I suspect some confirmation bias on the part of authorities- every time an authority is successfully challenged, there’s been a large, scary (to authority) crowd, Thus, all crowds are dangerous (to authority).The right to peaceably assemble seems a refreshing experiment… Until you see for yourself how easily it’s subverted by a single undercover cop pretending to be violent.

I dunno, there are some very subjective effects I experience when in the presence of a large, focused crowd that don’t seem possible to measure objectively. I first noticed it at Burning Man, but now when I visit a different city I can still feel something very different from where I usually live. It’s better described by poetry than science at this point. I call it “mass cathexis” since it feels so much like what can happen with a single nother person. But I can also feel it in a small group of a dozen or less. It’s not the size of the group that matters so much, as the sense of identity that forms.

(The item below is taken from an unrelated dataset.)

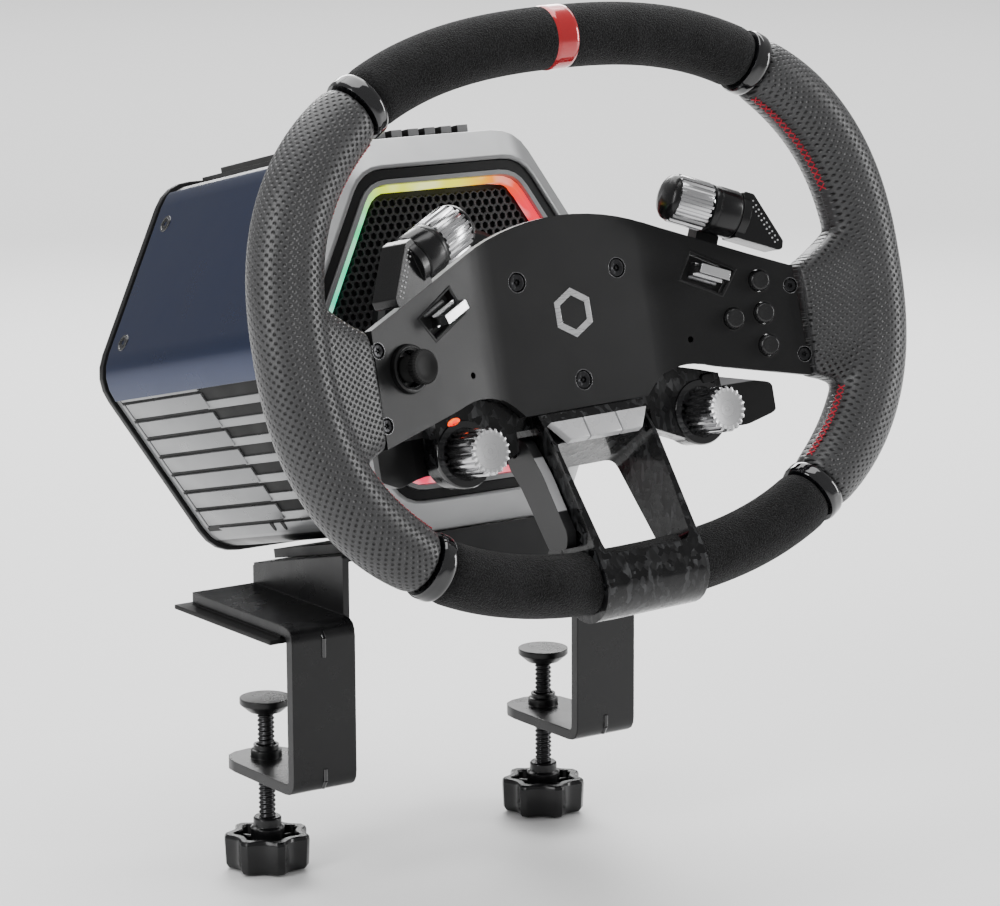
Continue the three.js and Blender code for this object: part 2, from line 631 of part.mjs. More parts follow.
function carbonSpoke() {
  const pins = SIDES.map(([, side]) => at(barX(2, Math.min(side * 24, side * 40), Math.max(side * 24, side * 40),
    12), PADDLE_PIN));
  const reach = KEYS.pitch + KEYS.w / 2 + 0.35;
  const keyPocket = at(box([-reach, -KEYS.h / 2 - 0.35, -3.4], [reach, KEYS.h / 2 + 0.35, 9]), keyPlacement(1));
  const paddleSlots = SIDES.map(([, side]) => {
    const xs = [side * (SPOKE_HALF + 0.1), side * 33].sort((a, b) => a - b);
    return box([xs[0], -70, -30], [xs[1], -44, 20]);
  });
  const body = cut(join([spokeBody(), pod(-1), pod(1)]), paddleSlots);
  return cut(join([body, ...pins]), [spokeWindow(), keyPocket, oval(3.7, 2.2, -9, 0),
    rimTube(SUEDE_RADIUS + GAP, 240, 300, 12)]);
}

part(wheelFrame, 'carbon_spoke', 'carbon', carbonSpoke());
['left', 'middle', 'right'].forEach((name, i) => part(wheelFrame, `${name}_key`, 'keys',
  at(box([-KEYS.w / 2, -KEYS.h / 2, -1.6], [KEYS.w / 2, KEYS.h / 2, 2.2]), keyPlacement(i))));
part(wheelFrame, 'pod_button', 'keys', oval(3.3, 1.8, -7, POD_FRONT + 1));

// ---------------------------------------------------------------- wheel: buttons, stick and toggles
BUTTONS.forEach(([x, y], i) => part(wings.right, `button_${i + 1}`, 'black',
  at(tapered(bar(4.3, -4, 2.6, 20), -4, 2.6, 0.96), { x, y })));

function gimbalRing() {
  return turned([[4.6, -6], [6.7, -6], [6.7, -2.4], [4.6, -2.4]], 24);
}

function thumbstick() {
  const profile = [[0, -7.4], [2.4, -7], [3.8, -5], [3.8, -3.4], [2.2, -1.6], [2.2, 5.4], [6.6, 6.2], [6.9, 8.9],
    [5.8, 9.7], [3.4, 9.1], [0, 8.9]];
  return turned(profile, 20);
}

function toggle() {
  const axle = barX(1.8, -8.6, 8.6, 14);
  const root = box([-6.6, -2.6, -1.5], [6.6, 2.6, 9]);
  const lever = box([-6.6, -1.9, 8.8], [6.6, 1.9, 15.5]);
  return join([axle, root, lever]);
}

part(wings.left, 'stick_gimbal', 'black', at(gimbalRing(), STICK));
part(wings.left, 'thumbstick', 'rubber', at(thumbstick(), STICK));
SIDES.forEach(([name, side]) => part(wings[name], `${name}_toggle`, 'aluminium',
  at(toggle(), { ...togglePlacement(side), z: TOGGLE_PIVOT_Z })));

// ---------------------------------------------------------------- wheel: encoders and knobs
function encoderRing(side) {
  const teeth = at(prism(toothed(10, 0.7, 18), -8, 7.4), { ry: 90 });
  const dome = at(turned([[0, -12.4], [6, -11.6], [8.8, -9.6], [9.4, -7.8], [0, -7.8]], 20), { ry: 90 });
  const spindle = barX(3, 7, 13.5, 14);
  const ring = join([teeth, dome, spindle]);
  return at(side > 0 ? ring : at(ring, { rz: 180 }), encoderPlacement(side));
}

// Triangular paddle on the encoder's outer end.
function encoderLever(side) {
  const outline = [[20.4, -9.6], [20.4, 9.6], [24.5, 9.6], [41.5, -5.5], [41.8, -8.6], [40.6, -9.6]];
  const wedge = prism(rounded(sided(outline, side), 0.6), -6.5, 6.5);
  const cap = barX(9.7, Math.min(side * 20.4, side * 24), Math.max(side * 20.4, side * 24), 24);
  const stub = barX(3, Math.min(side * 14.2, side * 21), Math.max(side * 14.2, side * 21), 14);
  return at(join([wedge, cap, stub]), encoderPlacement(side));
}

function lowerKnob(side) {
  const grip = prism(toothed(9.4, 0.9, 18), POD_FRONT + 0.6, 13.5);
  const spindle = bar(3, POD_BACK + 1, POD_FRONT + 1, 14);
  return at(join([grip, spindle]), { x: side * KNOB.x, y: KNOB.y });
}

SIDES.forEach(([name, side]) => {
  part(wings[name], `${name}_encoder_ring`, 'aluminium', encoderRing(side));
  part(wings[name], `${name}_encoder_lever`, 'black', encoderLever(side));
  part(wheelFrame, `${name}_lower_knob`, 'aluminium', lowerKnob(side));
});

// ---------------------------------------------------------------- wheel: paddles
function shiftPaddle(side) {
  // cranked sheet seen from above, as [x, z]
  const plan = [[35, -22.5], [74, -22.5], [97.6, -9.5], [97.6, -5.5], [73, -18.5], [35, -18.5]];
  const sheet = at(prism(polygon(sided(plan, side)), -62, -30), { rx: 90, y: -92 });
  const front = [[35, -34], [72, -34.5], [97.6, -42], [98, -54], [86, -58], [60, -54], [35, -45]];
  const outline = prism(rounded(sided(front, side), 2.5), -40, 10);
  const eye = at(new THREE.CylinderGeometry(4, 4, 10, 20), { x: side * 40, y: -39.3, z: -24 });
  const hole = at(new THREE.CylinderGeometry(2.4, 2.4, 30, 16), { x: side * 40, y: -40, z: -24 });
  return cut(join([common([sheet, outline]), eye]), [hole]);
}

// A flat bar beside the spoke, hung from a pin at its top.
function analogPaddle(side) {
  const outline = [[-47.5, -18], [-58, -18], [-66, -12], [-92, 1], [-92, 13], [-86, 15], [-62, 4.5], [-48.5, -4],
    [-46.5, -9]];
  const standing = new THREE.Matrix4().set(0, 0, 1, 0, 1, 0, 0, 0, 0, 1, 0, 0, 0, 0, 0, 1);
  const [from, to] = [side * (SPOKE_HALF + 0.6), side * 30].sort((a, b) => a - b);
  const blade = prism(rounded(outline, 2), from, to).applyMatrix4(standing);
  return cut(blade, [at(barX(2.4, -40, 40, 16), PADDLE_PIN)]);
}

SIDES.forEach(([name, side]) => {
  part(wheelFrame, `${name}_shift_paddle`, 'aluminium', shiftPaddle(side));
  part(wheelFrame, `${name}_analog_paddle`, 'keys', analogPaddle(side));
});

// ---------------------------------------------------------------- desk clamps
const clampX = ARM_OUTER_X - ARM_WIDTH / 2;
const PAD_TOP = 3.2;
const FOOT_PLATE = PAD_TOP + GAP;
const JAW_TOP = -59;
const NUT_TOP = JAW_TOP + 5.6;
const JAW_END = 22.2;
const FOOT_TOP = -DESK_THICKNESS - 0.5;
const WALL_X = 57;

// The C of the clamp in side view, as [y, z], extruded across the arm.
function clampArm(side) {
  const [front, inside] = [ARM_FRONT_Y, ARM_FRONT_Y + SHEET];
  const [top, jawLow] = [FOOT_PLATE + SHEET, JAW_TOP - SHEET];
  const shape = new THREE.Shape();
  shape.moveTo(40, top);
  shape.lineTo(front + 7, top);
  shape.quadraticCurveTo(front, top, front, top - 7);
  shape.lineTo(front, jawLow + 7);
  shape.quadraticCurveTo(front, jawLow, front + 7, jawLow);
  shape.lineTo(JAW_END, jawLow);
  shape.lineTo(JAW_END, JAW_TOP);
  shape.lineTo(inside + 2.5, JAW_TOP);
  shape.quadraticCurveTo(inside, JAW_TOP, inside, JAW_TOP + 2.5);
  shape.lineTo(inside, FOOT_PLATE - 2.5);
  shape.quadraticCurveTo(inside, FOOT_PLATE, inside + 2.5, FOOT_PLATE);
  shape.lineTo(40, FOOT_PLATE);
  shape.closePath();
  const standing = new THREE.Matrix4().set(0, 0, 1, 0, 1, 0, 0, 0, 0, 1, 0, 0, 0, 0, 0, 1);
  const arm = prism(shape, -ARM_WIDTH / 2, ARM_WIDTH / 2, 4).applyMatrix4(standing);
  return at(arm, { x: side * clampX });
}

// Rounds the jaw's free end, seen from above.
function jawTrim(side) {
  const half = ARM_WIDTH / 2;
  const keep = rounded([[-half, -60], [half, -60], [half, JAW_END], [-half, JAW_END]], 14.6);
  const sheet = box([-20, -20, -72], [20, 60, JAW_TOP + 1]);
  return at(cut(sheet, [prism(keep, -80, 0)]), { x: side * clampX });
}

// Wall and inward flange that carry the base; the flange follows the base's pitch.
function bracketWall(side) {
  const xs = [side * (WALL_X - 3), side * WALL_X].sort((a, b) => a - b);
  const wall = box([xs[0], -32, FOOT_PLATE], [xs[1], 40, 60]);
  const flangeXs = [side * 24, side * WALL_X].sort((a, b) => a - b);
  const underRailY = -BASE_APOTHEM - 4.3 - GAP;
  const toPart = new THREE.Matrix4().makeRotationX(radians(90 - SHAFT_PITCH)).setPosition(...WHEEL_CENTRE);
  const flange = box([flangeXs[0], underRailY - 3, -178], [flangeXs[1], underRailY, -106]).applyMatrix4(toPart);
  const above = box([-150, underRailY - 1, -300], [150, 100, 0]).applyMatrix4(toPart);
  const footEdge = [side * (WALL_X - 3), side * (WALL_X + 1)].sort((a, b) => a - b);
  const foot = box([footEdge[0], -32, FOOT_PLATE], [footEdge[1], 40, FOOT_PLATE + SHEET]);
  return join([cut(wall, [above]), flange, foot]);
}

function bracket(side) {
  const collar = turned([[3.9, JAW_TOP - 0.5], [6.6, JAW_TOP - 0.5], [6.6, JAW_TOP + 3.3], [5.4, JAW_TOP + 3.8],
    [5.4, NUT_TOP], [3.9, NUT_TOP]], 24);
  const nut = at(collar, { x: side * clampX, y: SCREW_Y });
  const bore = at(bar(4.3, JAW_TOP - 10, NUT_TOP + 1, 20), { x: side * clampX, y: SCREW_Y });
  const whole = cut(join([clampArm(side), bracketWall(side)]), [jawTrim(side)]);
  return cut(join([whole, nut]), [bore]);
}

// Rubber pad with a raised step under the foot plate.
function footPad(side) {
  const [from, to] = [side * 54, side * 92].sort((a, b) => a - b);
  const [stepFrom, stepTo] = [side * 55, side * 86].sort((a, b) => a - b);
  return join([box([from, -31, 0], [to, 47, 2]), box([stepFrom, -29, 1.5], [stepTo, 42, PAD_TOP])]);
}

const SCREW_RADIUS = 3.7;
const KNOB_TOP = -92;

function clampFoot() {
  return turned([[0, FOOT_TOP - 2.6], [4.4, FOOT_TOP - 2.6], [4.4, FOOT_TOP - 6], [7, FOOT_TOP - 6],
    [11, FOOT_TOP - 2.6], [11, FOOT_TOP], [0, FOOT_TOP]], 28);
}

// Coarse rolled thread as stacked ridges, with a ball tip inside the foot.
function clampScrew() {
  const ridge = 3.4;
  const outline = [[0, KNOB_TOP - 12]];
  outline.push([SCREW_RADIUS, KNOB_TOP - 12], [SCREW_RADIUS, KNOB_TOP + 10]);
  for (let z = KNOB_TOP + 10; z < FOOT_TOP - 8; z += ridge) {
    outline.push([SCREW_RADIUS - 0.6, z + ridge / 2], [SCREW_RADIUS, z + ridge]);
  }
  outline.push([SCREW_RADIUS, FOOT_TOP - 3], [0, FOOT_TOP - 3]);
  return turned(outline, 10);
}

function starKnob() {
  const shape = new THREE.Shape();
  const lobes = 7;
  for (let i = 0; i < lobes; i += 1) {
    const step = (Math.PI * 2) / lobes;
    const [a0, a1, a2] = [i * step, (i + 0.5) * step, (i + 1) * step];
    if (i === 0) shape.moveTo(18.4 * Math.cos(a0 + 0.26), 18.4 * Math.sin(a0 + 0.26));
    shape.quadraticCurveTo(15.6 * Math.cos(a1), 15.6 * Math.sin(a1),
      18.4 * Math.cos(a2 - 0.26), 18.4 * Math.sin(a2 - 0.26));
    shape.lineTo(18.4 * Math.cos(a2 + 0.26), 18.4 * Math.sin(a2 + 0.26));
  }
  const body = prism(shape, KNOB_TOP - 15, KNOB_TOP, 3);
  const dish = turned([[7, KNOB_TOP - 10], [14, KNOB_TOP - 10], [15, KNOB_TOP + 1], [7, KNOB_TOP + 1]], 28);
  const hub = bar(6, KNOB_TOP - 14, KNOB_TOP + 7, 20);
  return cut(join([cut(body, [dish]), hub]), [bar(SCREW_RADIUS + GAP, KNOB_TOP - 12.3, KNOB_TOP + 9, 20)]);
}

SIDES.forEach(([name, side]) => {
  const screwPlace = { x: side * clampX, y: SCREW_Y };
  part(racingWheel, `${name}_bracket`, 'steel', bracket(side));
  part(racingWheel, `${name}_foot_pad`, 'rubber', footPad(side));
  part(racingWheel, `${name}_clamp_foot`, 'steel', at(clampFoot(), screwPlace));
  part(racingWheel, `${name}_clamp_screw`, 'steel', at(clampScrew(), screwPlace));
  part(racingWheel, `${name}_clamp_knob`, 'black', at(starKnob(), screwPlace));
});

export default racingWheel;
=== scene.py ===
import json
import math

import bmesh
import bpy
from mathutils import Matrix, Vector

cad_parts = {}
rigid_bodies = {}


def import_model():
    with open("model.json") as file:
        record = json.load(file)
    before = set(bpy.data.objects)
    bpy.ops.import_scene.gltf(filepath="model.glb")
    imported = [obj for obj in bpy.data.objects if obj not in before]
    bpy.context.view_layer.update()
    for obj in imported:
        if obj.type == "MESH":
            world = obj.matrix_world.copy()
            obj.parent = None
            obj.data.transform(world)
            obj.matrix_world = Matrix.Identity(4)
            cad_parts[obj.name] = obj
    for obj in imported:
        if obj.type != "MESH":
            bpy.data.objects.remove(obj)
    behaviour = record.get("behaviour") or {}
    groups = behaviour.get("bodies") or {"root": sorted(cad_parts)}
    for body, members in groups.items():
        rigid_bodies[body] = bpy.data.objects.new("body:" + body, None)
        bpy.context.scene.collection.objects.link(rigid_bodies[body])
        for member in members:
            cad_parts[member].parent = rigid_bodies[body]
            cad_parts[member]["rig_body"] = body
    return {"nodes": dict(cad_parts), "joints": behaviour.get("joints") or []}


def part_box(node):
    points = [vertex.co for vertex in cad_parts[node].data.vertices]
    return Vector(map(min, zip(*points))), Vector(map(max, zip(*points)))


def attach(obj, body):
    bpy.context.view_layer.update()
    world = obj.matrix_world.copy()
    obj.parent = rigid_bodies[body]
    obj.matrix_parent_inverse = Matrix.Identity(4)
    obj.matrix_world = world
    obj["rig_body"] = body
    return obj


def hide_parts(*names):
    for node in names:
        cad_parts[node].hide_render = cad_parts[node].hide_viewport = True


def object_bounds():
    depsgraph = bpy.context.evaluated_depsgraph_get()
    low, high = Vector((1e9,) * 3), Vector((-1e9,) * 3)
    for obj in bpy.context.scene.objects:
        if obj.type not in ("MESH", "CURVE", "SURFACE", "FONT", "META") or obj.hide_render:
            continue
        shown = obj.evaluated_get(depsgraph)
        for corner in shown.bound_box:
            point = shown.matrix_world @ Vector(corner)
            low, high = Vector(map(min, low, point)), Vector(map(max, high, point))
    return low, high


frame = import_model()
cad_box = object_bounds()

# ------------------ driving dimensions
# A piece is made in millimetres in the frame of the body it belongs to, then placed in metres.
MM = 0.001
SHAFT_PITCH = math.radians(12.85)  # the shaft points up at the driver
WHEEL_TURN = math.radians(1.85)  # the rim is turned anticlockwise
WING_ANGLE = math.radians(11.65)
WING_BEND = 41.5
EDGE_ANGLE = math.radians(22.8)  # slope of the wings' top edges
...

I suppose animal studies could shine some light on this, if you accept the idea that they have emotional states that resemble ours.

The story seems to be widely discredited and more of a later antisemitic trope.

There is reason to believe that Barabbas (“son of the father”) may have been one of the names applied to Jesus himself. If there had been people shouting “Give us Barabbas,” then the meaning would have been the reverse of the common version, as is so often the case with Bible stories.

I’d heard that about Barabbas as well. The spin I’ve heard from some scholars is that is part of how the crowd was fooled into releasing the wrong guy. Tell people in the crowd that shouting Barabbas means you are asking for Jesus. Talk about running a scam! But I don’t buy it since there was wide skepticism, even among the disciples, that Jesus was the son of god.

Then again, I’ve never understood antisemitism. It was one ruling sect of Jews that battled with Jesus and got him crucified. And even if you blame all Jews, then as a Christian you should be thanking Jews. If they hadn’t, then under Christian doctrine no one would be saved. If people were a bit more Christian, they’d be sending “Thank You” cards at Easter to Jews. Weird, maybe creepy, but kind of nice.